### WHAT TO WORK ON
Print all of the data exactly as written.

### DATA EXCERPT
______
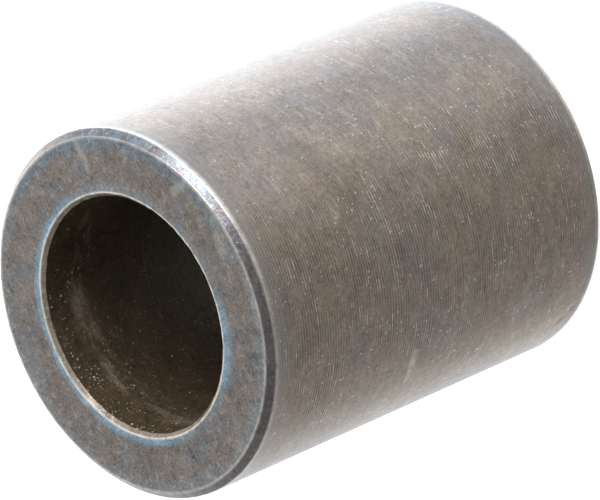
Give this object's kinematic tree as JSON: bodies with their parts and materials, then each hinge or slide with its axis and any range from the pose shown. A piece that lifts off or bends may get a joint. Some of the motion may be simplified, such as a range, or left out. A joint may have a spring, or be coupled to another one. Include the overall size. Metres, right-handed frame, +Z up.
{
  "type": "spacer sleeve",
  "caption": "Thick-walled turned steel spacer sleeve with a plain through bore and chamfered ends.",
  "frame": {"origin": "centre of the end face that the sleeve stands on", "axes": "+Z up along the bore's axis"},
  "size_m": [0.025, 0.025, 0.032],
  "materials": {
    "blackened_steel": "turned, black oxide, satin with light wear and dust"
  },
  "bodies": {
    "root": {"sleeve": "blackened_steel"}
  },
  "joints": []
}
______
### SOLUTION FOR THIS TASK
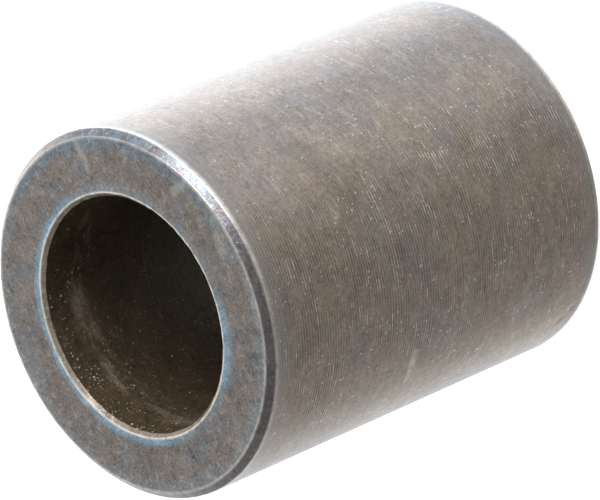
Give this object's kinematic tree as JSON: bodies with their parts and materials, then each hinge or slide with its axis and any range from the pose shown. A piece that lifts off or bends may get a joint. Some of the motion may be simplified, such as a range, or left out. A joint may have a spring, or be coupled to another one. Include the overall size. Metres, right-handed frame, +Z up.
{
  "type": "spacer sleeve",
  "caption": "Thick-walled turned steel spacer sleeve with a plain through bore and chamfered ends.",
  "frame": {"origin": "centre of the end face that the sleeve stands on", "axes": "+Z up along the bore's axis"},
  "size_m": [0.025, 0.025, 0.032],
  "materials": {
    "blackened_steel": "turned, black oxide, satin with light wear and dust"
  },
  "bodies": {
    "root": {"sleeve": "blackened_steel"}
  },
  "joints": []
}